Ist bei einem abgelehnten Asylbewerber eine Abschiebung nicht möglich, kann eine befristete Duldung erteilt werden. Das ist zum Beispiel bei einer Erkrankung der Fall. Auch eine unsichere Lage im Herkunftsland kann Grund für eine Duldung sein, ebenso Unklarheiten über das Herkunftsland oder die Weigerung der Herkunftsländer, Flüchtlinge wieder aufzunehmen. Das ist häufig dann der Fall, wenn entsprechende Dokumente oder Ausweise fehlen. Schlepper fordern deshalb Flüchtlinge nach Aussage der Sicherheitsbehörden häufig auf, ihre Pässe vorsichtshalber zu vernichten, weil dies eine Abschiebung erschwert. Kompliziert werden Abschiebungen mitunter auch durch Vorgaben aus den Herkunftsländern. So darf bisher nach Marokko nicht in Charter- sondern nur in Linienflugzeugen der staatlichen marokkanischen Fluggesellschaft abgeschoben werden. Nicht selten sind aber auch die kommunalen Behörden hierzulande schlichtweg überfordert, etwa dann, wenn im Herkunftsland Ersatzdokumente angefordert werden müssen. CDU-Innenexperte Armin Schuster fordert deshalb eine Art nationales Abschiebezentrum. „Ich plädiere für ein nationales Rückführungszentrum, in dem Experten der Länder, der Bundespolizei, des Innenministeriums und des Auswärtigen Amtes gemeinsam komplizierte Fälle bearbeiten“, sagte der Lörracher Bundestagsabgeordnete unserer Zeitung: „Mit dem gemeinsamen Terrorabwehrzentrum haben wir bereits eine vergleichbare Schnittstelle geschaffen, die sich sehr bewährt hat.“ Weil Abschiebungen so schwer durchzusetzen seien, will Schuster außerdem auf dem CDU-Parteitag einen neuen Vorstoß zur Schaffung von Transitzonen an den Grenzen unternehmen. In diesen soll verhindert werden, dass Menschen, die erkennbar keine Bleibeperspektive haben, gar nicht erst ins Land kommen. Die SPD hat solche Zentren allerdings stets strikt abgelehnt und als „Internierungslager“ bezeichnet.
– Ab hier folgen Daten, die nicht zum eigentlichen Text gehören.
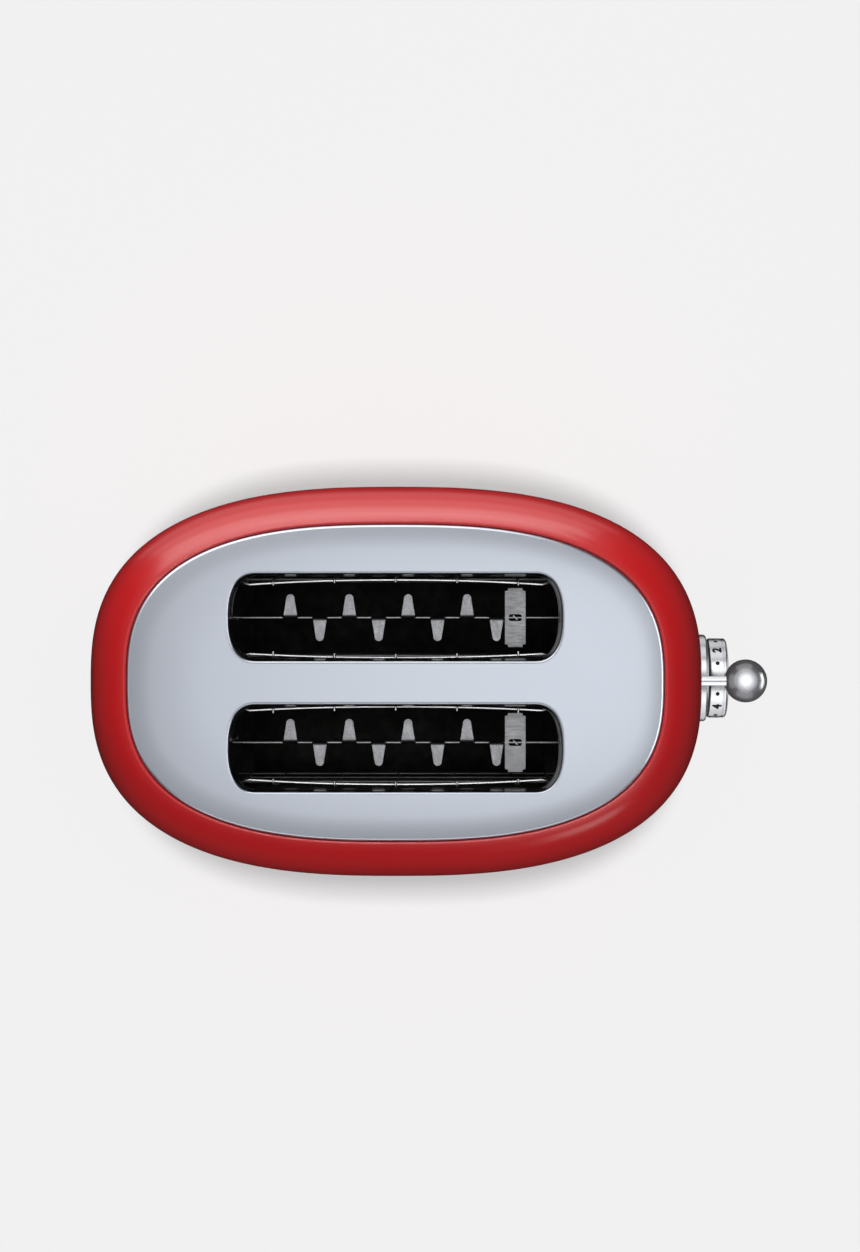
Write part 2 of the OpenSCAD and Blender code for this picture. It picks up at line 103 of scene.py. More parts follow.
class Look:
    """A node material: a Principled shader whose inputs are constants or procedural textures."""

    def __init__(self, name, colour, metallic=0.0, rough=0.5, **extra):
        self.material = bpy.data.materials.new(name)
        self.material.use_nodes = True
        self.nodes = self.material.node_tree.nodes
        self.links = self.material.node_tree.links
        self.shader = self.nodes["Principled BSDF"]
        self.shader.inputs["Base Color"].default_value = (*colour, 1)
        self.shader.inputs["Metallic"].default_value = metallic
        self.shader.inputs["Roughness"].default_value = rough
        for key, value in extra.items():
            self.shader.inputs[SOCKETS[key]].default_value = value
        self.colour = colour
        self.place = self.nodes.new("ShaderNodeTexCoord").outputs["Object"]

    def noise(self, scale, detail=2.0, stretch=EVEN, kind="ShaderNodeTexNoise"):
        mapping = self.nodes.new("ShaderNodeMapping")
        mapping.inputs["Scale"].default_value = stretch
        texture = self.nodes.new(kind)
        texture.inputs["Scale"].default_value = scale
        texture.inputs["Detail"].default_value = detail
        self.links.new(self.place, mapping.inputs["Vector"])
        self.links.new(mapping.outputs["Vector"], texture.inputs["Vector"])
        return texture.outputs["Color" if kind == CELLS else "Fac"]

    def spread(self, value, low, high, start=0.3, end=0.7):
        ramp = self.nodes.new("ShaderNodeMapRange")
        ramp.inputs["From Min"].default_value = start
        ramp.inputs["From Max"].default_value = end
        ramp.inputs["To Min"].default_value = low
        ramp.inputs["To Max"].default_value = high
        self.links.new(value, ramp.inputs["Value"])
        return ramp.outputs["Result"]

    def tint(self, pattern, other, amount, start=0.3, end=0.7):
        """Mixes in another colour where a pattern is high; a pattern is what noise() takes."""
        value = self.noise(*pattern)
        mix = self.nodes.new("ShaderNodeMix")
        mix.data_type = "RGBA"
        socket = self.shader.inputs["Base Color"]
        if socket.is_linked:
            self.links.new(socket.links[0].from_socket, mix.inputs["A"])
        else:
            mix.inputs["A"].default_value = (*self.colour, 1)
        mix.inputs["B"].default_value = (*other, 1)
        self.links.new(self.spread(value, 0, amount, start, end), mix.inputs["Factor"])
        self.links.new(mix.outputs["Result"], socket)
        return self

    def roughen(self, pattern, low, high):
        self.links.new(self.spread(self.noise(*pattern), low, high), self.shader.inputs["Roughness"])
        return self

    def bump(self, pattern, distance):
        bump = self.nodes.new("ShaderNodeBump")
        bump.inputs["Strength"].default_value = 1.0
        bump.inputs["Distance"].default_value = distance
        self.links.new(self.noise(*pattern), bump.inputs["Height"])
        self.links.new(bump.outputs["Normal"], self.shader.inputs["Normal"])
        return self


enamel = Look("red_enamel", (0.43, 0.0045, 0.0068), rough=0.38, coat_weight=1.0, coat_roughness=0.2)
enamel.tint((9, 3), (0.41, 0.004, 0.0062), 0.6).roughen((30, 2), 0.32, 0.38).bump((160, 1), 0.000004)

satin_plate = Look("satin_plate", (0.58, 0.617, 0.68), metallic=1.0, rough=0.3)
satin_plate.tint((14, 3), (0.59, 0.632, 0.70), 0.5).roughen((2500, 2), 0.28, 0.34)
satin_plate.bump((3800, 2), 0.0000015)

chrome = Look("polished_chrome", (0.80, 0.81, 0.83), metallic=1.0, rough=0.07)
chrome.roughen((120, 4), 0.045, 0.11).tint((35, 3), (0.74, 0.75, 0.78), 0.5)

satin_chrome = Look("satin_chrome", (0.70, 0.71, 0.74), metallic=0.85, rough=0.27)
satin_chrome.roughen((90, 3), 0.24, 0.30).tint((35, 3), (0.66, 0.67, 0.70), 0.5)

satin_steel = Look("satin_steel", (0.58, 0.59, 0.61), metallic=1.0, rough=0.32)
satin_steel.roughen((60, 3, (0.6, 0.6, 60)), 0.24, 0.4).bump((160, 2, (0.3, 0.3, 40)), 0.000006)

turned_steel = Look("turned_satin_steel", (0.60, 0.61, 0.63), metallic=1.0, rough=0.27)
turned_steel.roughen((60, 3, (70, 1, 1)), 0.2, 0.34).bump((120, 2, (60, 1, 1)), 0.000006)

black_gloss = Look("black_enamel", (0.008, 0.008, 0.009), rough=0.14, coat_weight=0.6, coat_roughness=0.06)
black_gloss.roughen((90, 3), 0.1, 0.24).bump((500, 1), 0.00001)

black_plastic = Look("black_plastic", (0.018, 0.018, 0.019), rough=0.5)
black_plastic.roughen((400, 3), 0.4, 0.6).bump((1800, 2), 0.00003)

rubber = Look("foot_rubber", (0.03, 0.03, 0.03), rough=0.75)
rubber.tint((200, 4), (0.055, 0.053, 0.05), 0.6).bump((1500, 3), 0.00004)

galvanised = Look("galvanised_sheet", (0.42, 0.43, 0.45), metallic=1.0, rough=0.42)
galvanised.tint((160, 2.0, EVEN, CELLS), (0.55, 0.56, 0.58), 0.8).roughen((140, 4), 0.34, 0.55)
galvanised.bump((900, 2), 0.000008)

# Steel of the slots' inside, coloured near black: painted shade of the deep slots; the darker patches vary at random
slot_shade_steel = Look("steel_painted_dark_as_slot_shade", (0.035, 0.033, 0.032), metallic=0.75, rough=0.6)
slot_shade_steel.tint((45, 5), (0.012, 0.01, 0.009), 0.9).roughen((200, 4), 0.5, 0.75).bump((700, 3), 0.00002)

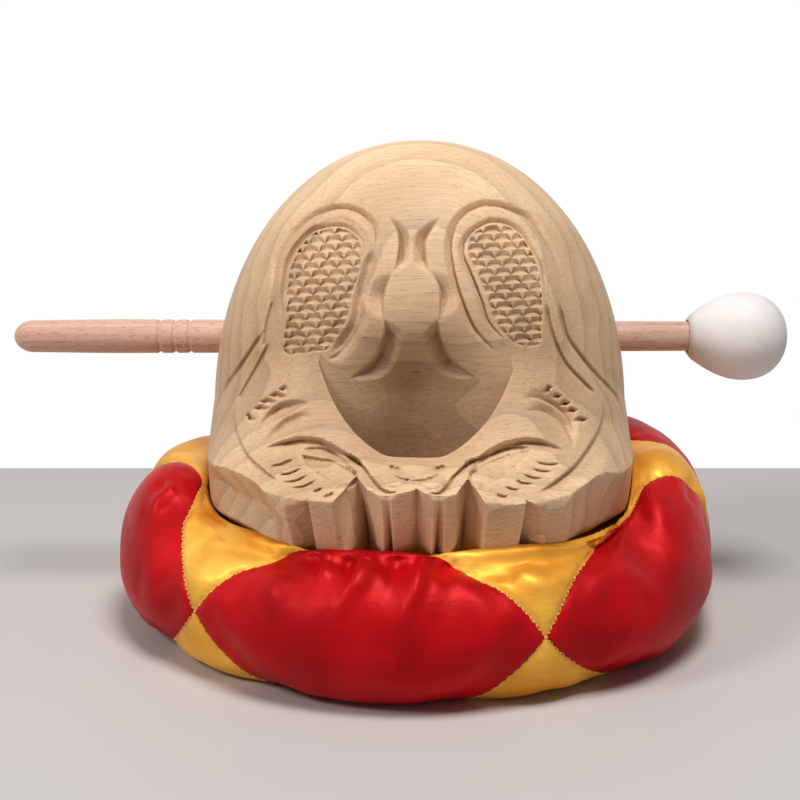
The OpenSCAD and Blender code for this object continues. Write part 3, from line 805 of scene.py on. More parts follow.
def cushion_net():
    """Faces of the net and the panel of each. A cell that a seam crosses is split along it."""
    m, n = net_level.shape
    here = np.arange(m * n).reshape(m, n)
    after = np.roll(here, -1, axis=1)
    cells = np.stack([here[:-1], after[:-1], after[1:], here[1:]], axis=-1).reshape(-1, 4)
    turn = np.stack([net_turn[:-1] + s / PANEL_CELLS for s in (0, 1, 1, 0)], axis=-1).reshape(-1, 4)
    level = np.stack([net_level[s:m - 1 + s] for s in (0, 0, 1, 1)], axis=-1).reshape(-1, 4)
    round_way, up_way = from_corner(turn, level)
    seam = np.abs(round_way - up_way) < 1e-6
    faces, middles = [], []
    for cell, t, u, on in zip(cells, turn, level, seam):
        shapes = [[0, 1, 2], [0, 2, 3]] if on[0] and on[2] else [[0, 1, 3], [1, 2, 3]] if on[1] and on[3] \
            else [[0, 1, 2, 3]]
        for shape in shapes:
            faces.append(cell[shape].tolist())
            middles.append((t[shape].mean(), u[shape].mean()))
    for j in range(n):
        faces.append([m * n, after[0, j], here[0, j]])
        faces.append([m * n + 1, here[-1, j], after[-1, j]])
        middles += [(turns[j] + 0.5 / PANEL_CELLS, 0), (turns[j] + 0.5 / PANEL_CELLS, MIDDLE_LEVEL)]
    t, u = np.array(middles).T
    return faces, panel_of(t, u)


cushion_faces, face_panel = cushion_net()
skin_points = np.concatenate([skin.reshape(-1, 3), [[0, 0, 0], [0, 0, BASE_Z - DISH_GAP]]])
print("cushion net:", len(skin_points), "points,", len(cushion_faces), "faces")

# %% [markdown]
# ## Filling the cushion
# A real cushion gets its creases from its filling: the cloth between the seams is a
# little too large, so it swells and puckers where it is held. The cloth simulation does
# the same. The seams, the underside on the table and the hollow under the fish are held,
# the filling pushes outwards, and no point may move further than the cap allows.

# %% Swell the cloth between the seams
SWELL_CAP = 6.0
SWELL_FRAMES = 20
round_way, up_way = from_corner(net_turn, net_level)
held = (np.abs(round_way - up_way) < 1e-6) | (place_level <= FLOOR_LEVEL) | (place_level > LIP_LEVEL - 0.6)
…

Wie hat die große Koalition reagiert?

Seit 2015 hat die große Koalition zwei Asylpakete verabschiedet, die auch Verschärfungen bei Abschiebungen beinhalten. So darf der konkrete Abschiebetermin nicht mehr vorher mitgeteilt werden, um ein Abtauchen zu verhindern. Eine Wiedereinreisesperre wurde bei Abschiebungen ebenso vereinbart wie ein „Ausreisegewahrsam“, das ebenfalls ein Untertauchen verhindern soll. Um das Vortäuschen einer Krankheit zu erschweren, wurden die Anforderungen an medizinische Bescheinigungen konkretisiert.

Wie reagieren die Länder?

Die Bereitschaft abzuschieben, ist unterschiedlich ausgeprägt. In Thüringen wird in der rot-rot-grünen Regierung bereits wieder über einen Erlass diskutiert, der Abschiebungen im Winter untersagt. Rot-Rot-Grün in Berlin hat im Koalitionsvertrag beschlossen, alle Mittel zu nutzen, um Abschiebungen zu verhindern. Stattdessen setzt Berlin auf Freiwilligkeit. Auch Schleswig-Holstein war bei Abschiebungen bisher sehr zurückhalten. Kritiker befürchten wegen der unterschiedlichen Handhabe eine Art Flüchtlingstourismus in Deutschland.